There is absolutely nothing about this that is settled law. In the next 20 years there are going to be lots of lawsuits, lots of settlements, possibly a few rulings, and maybe even a few new laws. I find the whole topic very interesting. YMMV.
Like you say, the law is not settled on this, but I assume if the author got a takedown request they would probably comply.
In many instances a policy of "ask for forgiveness rather than permission" can get you further, faster. While Nickelodeon are unlikely to grant you a license to the Spongebob voice because that has broader licensing and IP repercussions, they are likely to tolerate a research project using their characters (e.g. just as they have to-date tolerated The SpongeBob SquarePants Movie Rehydrated, which was a fan re-creation of one of their actual movies).

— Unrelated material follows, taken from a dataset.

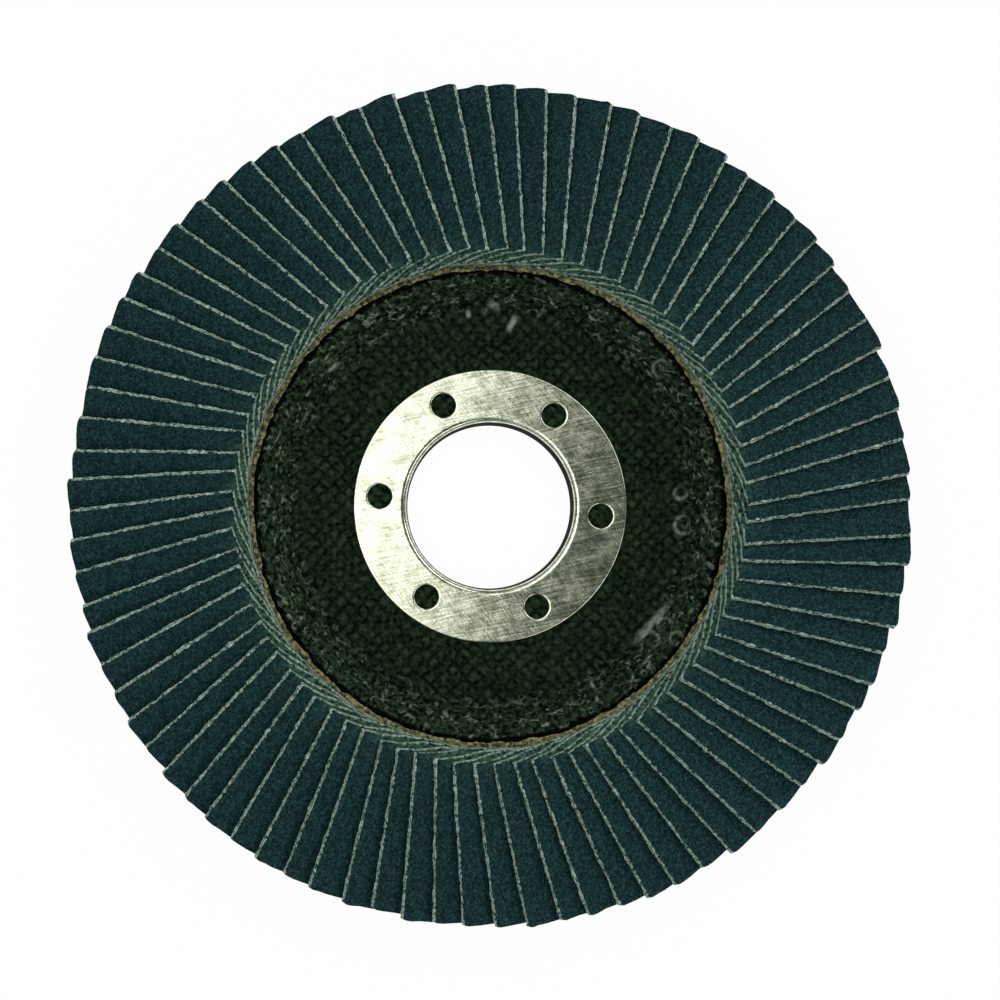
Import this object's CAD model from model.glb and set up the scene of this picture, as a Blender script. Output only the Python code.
import random
from math import asin, cos, exp, floor, hypot, pi, radians, sin, sqrt, tan

import bmesh
import bpy
from mathutils import Matrix, Vector, noise


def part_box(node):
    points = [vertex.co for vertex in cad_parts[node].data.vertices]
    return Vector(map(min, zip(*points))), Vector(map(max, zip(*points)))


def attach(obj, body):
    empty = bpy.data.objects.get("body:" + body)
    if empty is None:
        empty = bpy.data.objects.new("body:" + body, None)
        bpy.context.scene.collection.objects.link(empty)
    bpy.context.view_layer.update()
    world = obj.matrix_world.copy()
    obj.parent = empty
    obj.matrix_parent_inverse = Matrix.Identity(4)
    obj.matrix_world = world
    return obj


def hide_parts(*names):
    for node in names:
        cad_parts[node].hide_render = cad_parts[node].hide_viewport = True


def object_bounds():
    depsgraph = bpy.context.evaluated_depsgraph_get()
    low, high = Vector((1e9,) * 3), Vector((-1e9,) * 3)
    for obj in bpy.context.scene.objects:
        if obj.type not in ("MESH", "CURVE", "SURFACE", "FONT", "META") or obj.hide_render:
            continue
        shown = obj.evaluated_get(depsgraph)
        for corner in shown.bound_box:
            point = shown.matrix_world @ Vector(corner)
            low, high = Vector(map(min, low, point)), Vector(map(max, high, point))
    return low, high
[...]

It is indeed several thousands of dollars a month. I can show you AWS invoices, if you're skeptical. Just send me an email and I'd be happy to show proof.
The whole history behind the project is fascinating: 4chan had a huge role in its development, and the project's work was stolen by an NFT company that a famous voice actor endorsed not too long ago.
Ah, I was wondering why they were so concerned about attribution.
The truth is that, today, if I was going to use a tool to generate voices (say for YouTube), I wouldn't necessarily pick a small SaaS tool. I'd use Amazon Polly or some other GCP-style platform voice creation tool. There are already a few products in the space, and their costs are so low as to be almost negligible (example: Polly, 5 million characters free). For a commercial project, I could probably stay on a free tier for a whole year.
With Dall*E, it seems like the only option, and it's such a superior option that a website could abuse it for commercial profits. But for voice synthesis, it's already dirt cheap and commercially available without limitations.